• Given material:
^^^^^^^^

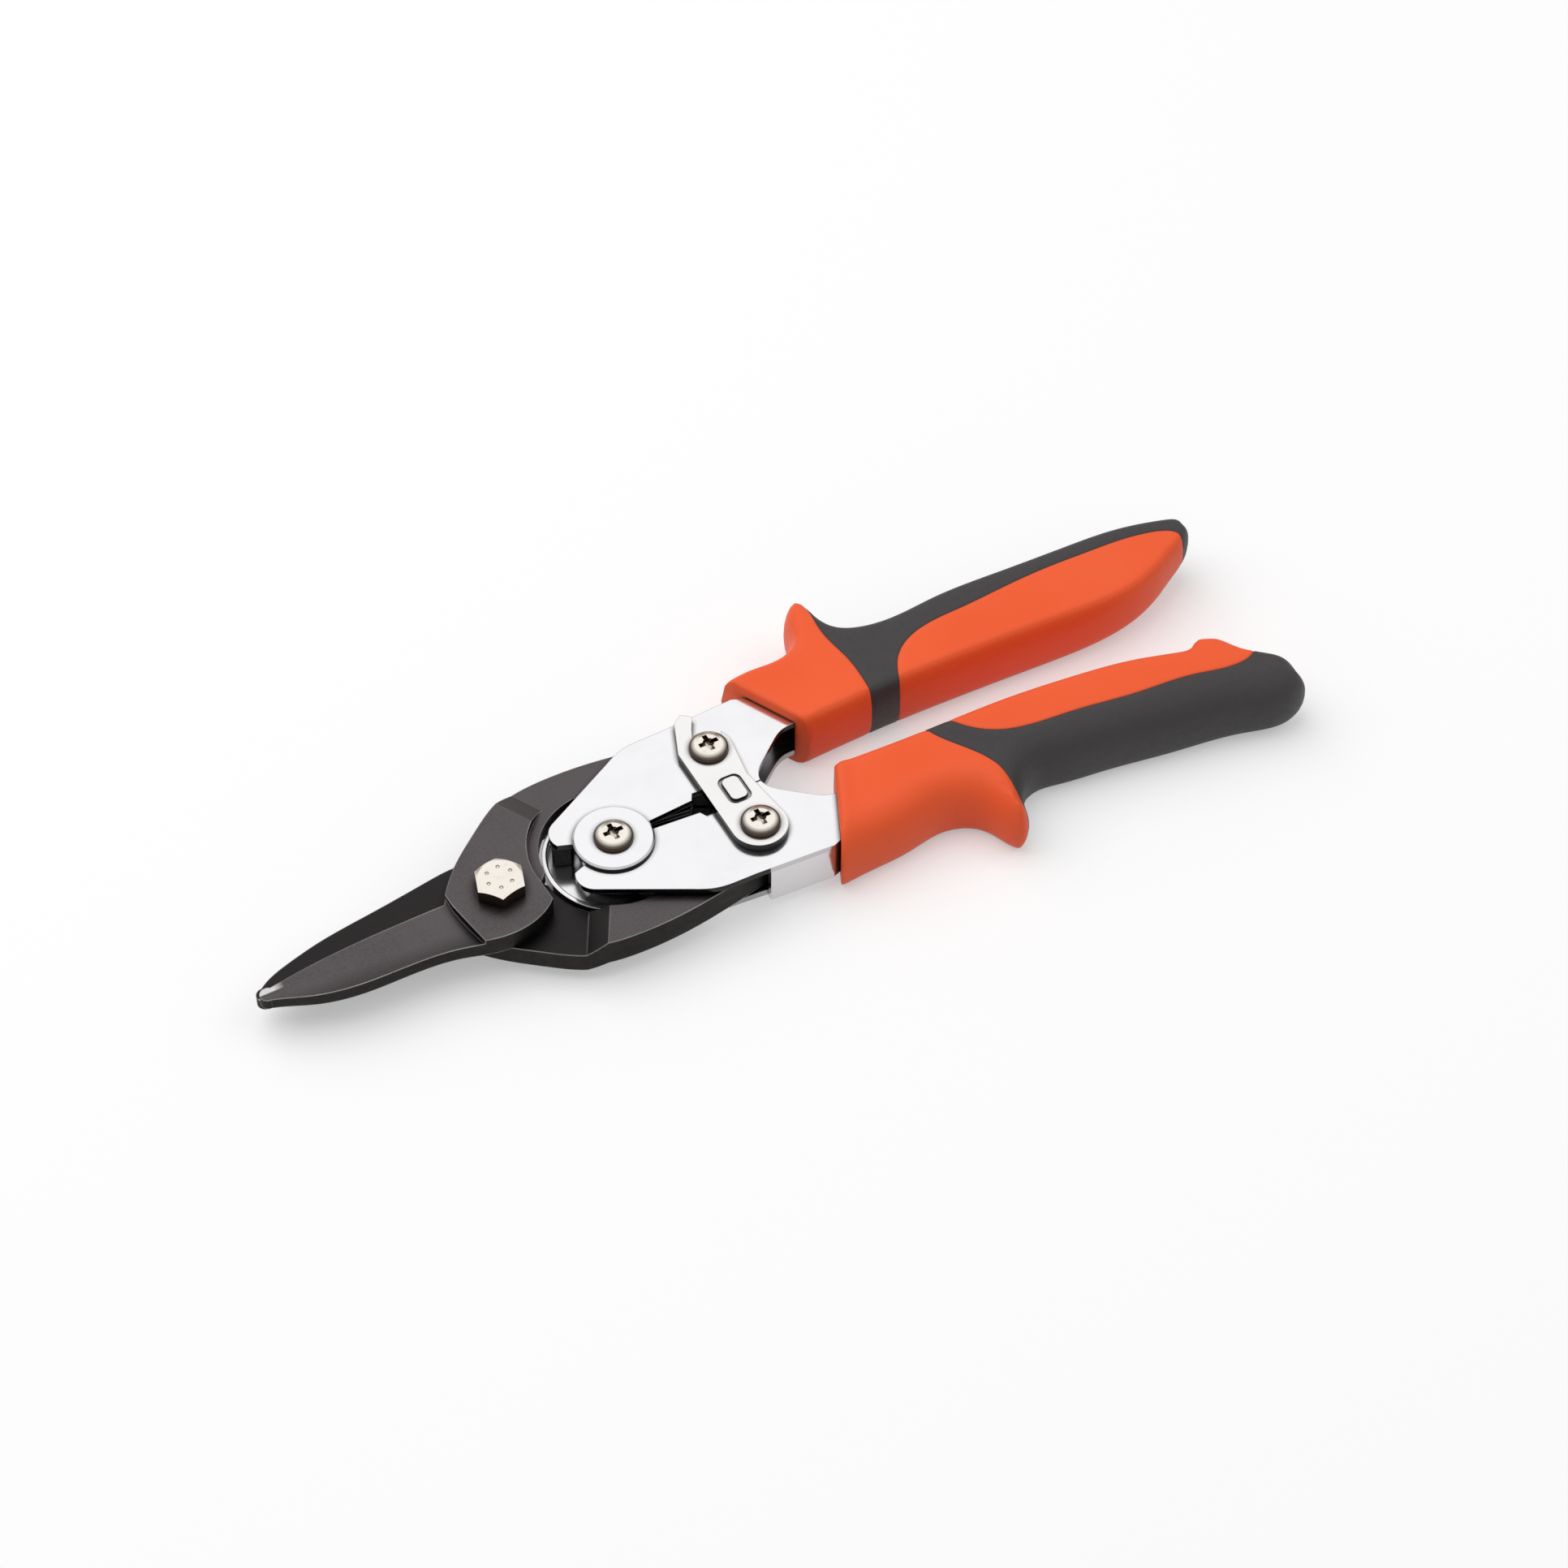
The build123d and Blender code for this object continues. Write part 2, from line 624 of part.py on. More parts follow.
# ---- latch -----------------------------------------------------------------------------------
def latch():
    """Plate that pivots on the tail screw of side B and catches the neck of side A's screw.

    The notch follows the way of that neck as the handles part and the latch swings forward.
    """
    tab = [(tail_x + along, tail_y + across) for along, across in latch_tab]
    waist = [(tail_x + along, across) for along, across in latch_waist]
    plan = polygon((tail_x - latch_left, -tail_y), *tab, *waist, (tail_x + latch_end_r, -tail_y))
    round_r = (latch_left + latch_end_r) / 2
    body = slab(plan, latch_under, latch_top)
    body = body + disc(round_r, latch_under, latch_top, tail_x + latch_end_r - round_r, -tail_y)
    body = body - disc(neck_r + running_fit, latch_under - 1, latch_top + 1, tail_x, -tail_y)
    for travel in range(notch_steps):
        point = polar(tail_radius, degrees(atan2(tail_y, tail_x)) + travel)
        dx = point[0] - tail_x
        dy = point[1] + tail_y
        back = radians(-latch_ratio * travel)
        x = tail_x + dx * cos(back) - dy * sin(back)
        y = -tail_y + dx * sin(back) + dy * cos(back)
        body = body - disc(neck_r + ear_gap, latch_under - 1, latch_top + 1, x, y)
    # raised thumb pad inside a pressed groove
    middle = Pos(tail_x + pad_middle[0], pad_middle[1], latch_top)
    moat_wide = pad_wide + 2 * pad_groove
    moat_long = pad_long + 2 * pad_groove
    moat = middle * RectangleRounded(moat_wide, moat_long, pad_corner_r + pad_groove / 2)
    body = body - extrude(moat, amount=-pad_groove_deep, dir=(0, 0, 1))
    face = middle * RectangleRounded(pad_wide, pad_long, pad_corner_r)
    pad = extrude(face, amount=pad_high, dir=(0, 0, 1))
    pad = pad + Pos(0, 0, -pad_groove_deep) * pad
    crown = pad.edges().filter_by(lambda edge: (edge @ 0.5).Z > latch_top + pad_high - 0.01)
    return body + fillet(crown, pad_high * 0.8)


# ---- grips -----------------------------------------------------------------------------------
def palm_outline():
    """Plan of grip A: thumb horn forward, straight back, end drawn in towards the outer side."""
    end_x = centre_to_grip_end
    outer_y = palm_outer_y
    inner_y = palm_inner_y
    outer = Spline(
        (grip_front, outer_y - 0.8),
        (grip_front + 7.4, outer_y),
        (palm_horn_x - 11.0, outer_y + 0.1),
        (palm_horn_x - 7.2, outer_y + 2.6),
        (palm_horn_x - 4.3, palm_horn_y - 4.2),
        (palm_horn_x - 2.9, palm_horn_y - 1.2),
        (palm_horn_x, palm_horn_y),
        (palm_horn_x + 2.9, palm_horn_y - 1.5),
        (palm_horn_x + 4.1, palm_horn_y - 4.8),
        (palm_horn_x + 6.2, outer_y + 2.2),
        (palm_horn_x + 10.4, outer_y - 0.1),
        (palm_horn_x + 29.0, outer_y - 0.4),
        (end_x - 48.0, outer_y - 0.9),
        (end_x - 30.0, outer_y - 1.4),
        (end_x - 17.0, outer_y - 2.3),
        (end_x - 4.6, outer_y - 4.4),
        (end_x - 0.9, outer_y - 6.4),
        (end_x, outer_y - 8.8),
        (end_x - 1.3, outer_y - 11.8),
        (end_x - 8.0, inner_y + 5.6),
        (end_x - 15.0, inner_y + 2.0),
        (end_x - 26.0, inner_y - 0.5),
        (end_x - 44.0, inner_y - 0.6),
        (end_x - 68.0, inner_y + 0.2),
        (end_x - 90.0, inner_y + 0.3),
        (grip_inner_front, inner_y - 0.6),
    )
    return closed(outer, Line(outer @ 1, outer @ 0))


def finger_outline():
    """Plan of grip B, laid out on side A: horn further back, and an end that flares outwards."""
    end_x = centre_to_grip_end
    outer_y = finger_outer_y
    inner_y = finger_inner_y
    outer = Spline(
        (grip_front, outer_y + 2.4),
        (grip_front + 7.4, outer_y + 1.7),
        (finger_horn_x - 21.0, outer_y + 0.8),
        (finger_horn_x - 10.2, outer_y - 0.3),
        (finger_horn_x - 5.6, outer_y + 3.0),
        (finger_horn_x - 3.5, finger_horn_y - 4.2),
        (finger_horn_x - 2.1, finger_horn_y - 1.2),
        (finger_horn_x + 0.8, finger_horn_y),
        (finger_horn_x + 3.7, finger_horn_y - 1.2),
        (finger_horn_x + 4.9, finger_horn_y - 4.0),
        (finger_horn_x + 7.4, outer_y + 2.9),
        (finger_horn_x + 12.0, outer_y + 0.2),
        (finger_horn_x + 19.0, outer_y + 0.8),
        (finger_horn_x + 30.0, outer_y + 2.2),
        (end_x - 34.0, finger_end_y - 5.0),
        (end_x - 17.0, finger_end_y - 1.8),
        (end_x - 6.0, finger_end_y),
        (end_x - 0.8, finger_end_y - 4.4),
        (end_x - 1.6, finger_end_y - 9.8),
        (end_x - 6.6, finger_end_y - 15.2),
        (end_x - 13.4, inner_y + 11.6),
        (end_x - 24.0, inner_y + 7.8),
        (end_x - 34.0, inner_y + 5.0),
        (end_x - 49.5, inner_y + 2.5),
        (end_x - 66.0, inner_y + 0.8),
        (end_x - 90.0, inner_y + 0.1),
        (grip_inner_front, inner_y - 0.6),
    )
    return closed(outer, Line(outer @ 1, outer @ 0))


def grip_body(outline):
    """Whole grip, core and overmould together, with rounded rims and the pocket for the tang."""
    body = slab(outline, -grip_half, grip_half)
    faces = body.faces().sort_by(Axis.Z)
    rims = faces[0].edges() + faces[-1].edges()
    long_edges = [edge for edge in rims if edge.length > grip_inner_front]
    body = fillet(long_edges, grip_round)
    pocket = polygon(
        (grip_front - side_reach, tang_inner_y - seat_gap),
        (grip_front - side_reach, frame_outer_y + seat_gap),
        (grip_front, frame_outer_y + seat_gap),
        (grip_front + tang_step, tang_outer_y + seat_gap),
        (tang_end + seat_gap, tang_outer_y + seat_gap),
        (tang_end + seat_gap, tang_inner_y - seat_gap),
    )
    return body - slab(pocket, -frame_half - seat_gap, frame_half + seat_gap)


def core_zone(seam, border):
    """Space that the hard core fills: the front block, the inner panel and a hidden tongue.

    seam is the plan curve behind the front block, border the curve round the inner panel.
    """
    tall = 2 * grip_half
    far_y = palm_horn_y + side_reach
    ahead_x = grip_front - side_reach
    front = closed(
        seam,
        Line(seam @ 1, (ahead_x, far_y)),
        Line((ahead_x, far_y), (ahead_x, -side_reach)),
        Line((ahead_x, -side_reach), seam @ 0),
    )
    panel = closed(border, Line(border @ 1, border @ 0))
    tongue = polygon(
        (grip_inner_front, tang_inner_y - tongue_play),
        (grip_inner_front, tang_outer_y + tongue_cover),
        (tang_end + tongue_end, tang_outer_y + tongue_cover),
        (tang_end + tongue_end, tang_inner_y - tongue_play),
    )
    high = grip_half - core_cover
    return slab(front, -tall, tall) + slab(panel, -tall, tall) + slab(tongue, -high, high)


def palm_zone():
    x = palm_seam_x
    seam = Spline(
        (x - 1.6, -side_reach),
        (x, palm_inner_y + 3.0),
        (x + 0.1, palm_panel_y + 0.4),
        (x - 1.2, palm_outer_y),
        (x - 0.6, palm_outer_y + 8.0),
        (x - 0.2, palm_horn_y + side_reach),
    )
    start = x + palm_band
    border = Spline(
        (start - 1.6, -side_reach),
        (start, palm_inner_y + 2.2),
        (start + 3.2, palm_panel_y - 4.0),
        (start + 9.7, palm_panel_y + 0.2),
        (start + 23.2, palm_panel_y + 1.9),
        (start + 34.4, palm_panel_y + 2.8),
        (start + 47.4, palm_panel_y + 3.5),
        (start + 59.2, palm_panel_y + 3.4),
        (panel_back - 4.4, palm_panel_y + 2.3),
        (panel_back + 2.0, palm_panel_y - 1.0),
        (panel_back + 1.8, palm_panel_y - 6.0),
        (panel_back, -side_reach),
    )
    return core_zone(seam, border)


def finger_zone():
    x = finger_seam_x
    seam = Spline(
        (x - 3.6, -side_reach),
        (x, finger_inner_y + 4.7),
        (x + 7.2, finger_panel_y + 1.4),
        (x + 9.0, finger_outer_y + 4.0),
        (x + 8.8, finger_horn_y - 2.6),
        (x + 6.4, palm_horn_y + side_reach),
    )
    start = x + finger_band
    border = Spline(
        (start - 4.6, -side_reach),
        (start, finger_inner_y + 3.9),
        (start + 7.0, finger_panel_y - 5.1),
        (start + 15.4, finger_panel_y - 2.8),
        (start + 25.8, finger_panel_y - 1.8),
        (start + 40.8, finger_panel_y + 0.3),
        (start + 54.8, finger_panel_y + 1.6),
        (panel_back - 8.0, finger_panel_y + 3.5),
        (panel_back - 3.2, finger_panel_y + 2.2),
        (panel_back - 1.4, finger_panel_y - 4.0),
        (panel_back - 1.2, -side_reach),
    )
    return core_zone(seam, border)


def nub():
    """Small rounded stop that stands off the inner side of grip B near its end."""
    centre_y = finger_inner_y + nub_from_inner
    knob = disc(nub_r, -nub_half, nub_half, nub_x, centre_y)
    return fillet(knob.edges().filter_by(GeomType.CIRCLE), nub_r * 0.5)


def grip_pieces(outline, zone):
    """Hard core and soft overmould of one grip."""
    body = grip_body(outline)
    return one_piece(body & zone), one_piece(body - zone)


def place(solid):
    return Pos(shift_x, shift_y, rest_level) * solid


def one_piece(shape):
    """The single solid of a shape, or the shape itself when it is a group."""
    solids = shape.solids()
    return solids[0] if len(solids) == 1 else Compound(children=list(solids))


def main():
    os.makedirs("parts", exist_ok=True)
    palm_core, palm_over = grip_pieces(palm_outline(), palm_zone())
    finger_core, finger_over = grip_pieces(finger_outline(), finger_zone())
    finger_core = one_piece(finger_core + (nub() - finger_over))
    pieces = {
        "blade_upper": upper_blade(),
        "blade_lower": lower_blade(),
        "pivot_bolt": pivot_bolt(),
        "pivot_nut": pivot_nut(),
        "handle_frame_a": frame_a(),
        "handle_frame_b": frame_b(),
        "centre_washer": centre_washer(),
        "centre_washer_lower": lower_washer(),
        "centre_screw": centre_screw(),
        "centre_barrel": centre_barrel(),
        "spring_cup": spring_cup(),
        "return_spring": return_spring(),
        "stop_pad": stop_pad(),
        "tail_screw_a": tail_screw(),
        "tail_screw_b": mirrored(tail_screw()),
        "tail_sleeve_a": tail_sleeve(),
        "tail_sleeve_b": mirrored(tail_sleeve()),
        "tail_bush_a": tail_bush(),
        "tail_bush_b": mirrored(tail_bush()),
        "tail_washers_a": tail_washers(),
        "tail_washers_b": mirrored(tail_washers()),
        "latch": latch(),
        "grip_core_a": palm_core,
        "grip_core_b": mirrored(finger_core),
        "grip_overmould_a": palm_over,
        "grip_overmould_b": mirrored(finger_over),
    }
    for name, shape in pieces.items():
        export_step(one_piece(place(shape)), f"parts/{name}.step")


main()
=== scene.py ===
import json
from math import cos, radians, sin

import bpy
import numpy as np
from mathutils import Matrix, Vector
from mathutils.geometry import delaunay_2d_cdt


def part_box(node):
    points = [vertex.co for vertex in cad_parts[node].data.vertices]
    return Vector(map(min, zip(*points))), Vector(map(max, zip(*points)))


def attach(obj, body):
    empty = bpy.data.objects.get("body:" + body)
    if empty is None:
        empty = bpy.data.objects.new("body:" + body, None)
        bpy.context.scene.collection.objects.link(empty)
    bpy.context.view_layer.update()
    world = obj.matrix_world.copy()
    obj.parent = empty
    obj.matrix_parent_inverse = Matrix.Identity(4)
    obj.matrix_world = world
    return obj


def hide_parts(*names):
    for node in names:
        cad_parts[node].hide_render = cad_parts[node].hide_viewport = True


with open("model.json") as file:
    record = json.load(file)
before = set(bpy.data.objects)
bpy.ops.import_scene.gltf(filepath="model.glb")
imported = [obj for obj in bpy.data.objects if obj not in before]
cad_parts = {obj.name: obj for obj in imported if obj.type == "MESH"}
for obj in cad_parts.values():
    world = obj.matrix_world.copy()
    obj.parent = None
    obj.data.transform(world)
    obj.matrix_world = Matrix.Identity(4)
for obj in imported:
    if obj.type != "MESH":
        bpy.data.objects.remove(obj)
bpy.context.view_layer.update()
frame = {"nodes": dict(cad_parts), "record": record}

MM = 0.001
LAP_PLANE = 8.5 * MM  # where the two blades slide on each other
PLATE_LEVEL = 12.5 * MM  # underside of the upper frame plates
FOLD_START = -11.5 * MM  # X where the frames' outer webs begin
FOLD_SIDE = 21.5 * MM  # how far their folds lie from the middle of the tool
MIDDLE_Y = -2.75 * MM
TIP_GROUND = (-119.0 * MM, -121.5 * MM)  # X where the oxide fades and where the tip is all bare
TIP_EDGE = -2.95 * MM  # Y of the bare patch at the tips
SCREWS = [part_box(name) for name in ("centre_screw", "tail_screw_a", "tail_screw_b")]
SCREW_AXES = [(0.5 * (low[0] + high[0]), 0.5 * (low[1] + high[1])) for low, high in SCREWS]
nodes = frame["nodes"]
scene = bpy.context.scene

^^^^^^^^

• Requirement: Repeat, character for character, the lines of the material above from the line with "for name, shape" through the line with "if empty is".

• Answer for this exercise:
    for name, shape in pieces.items():
        export_step(one_piece(place(shape)), f"parts/{name}.step")


main()
=== scene.py ===
import json
from math import cos, radians, sin

import bpy
import numpy as np
from mathutils import Matrix, Vector
from mathutils.geometry import delaunay_2d_cdt


def part_box(node):
    points = [vertex.co for vertex in cad_parts[node].data.vertices]
    return Vector(map(min, zip(*points))), Vector(map(max, zip(*points)))


def attach(obj, body):
    empty = bpy.data.objects.get("body:" + body)
    if empty is None:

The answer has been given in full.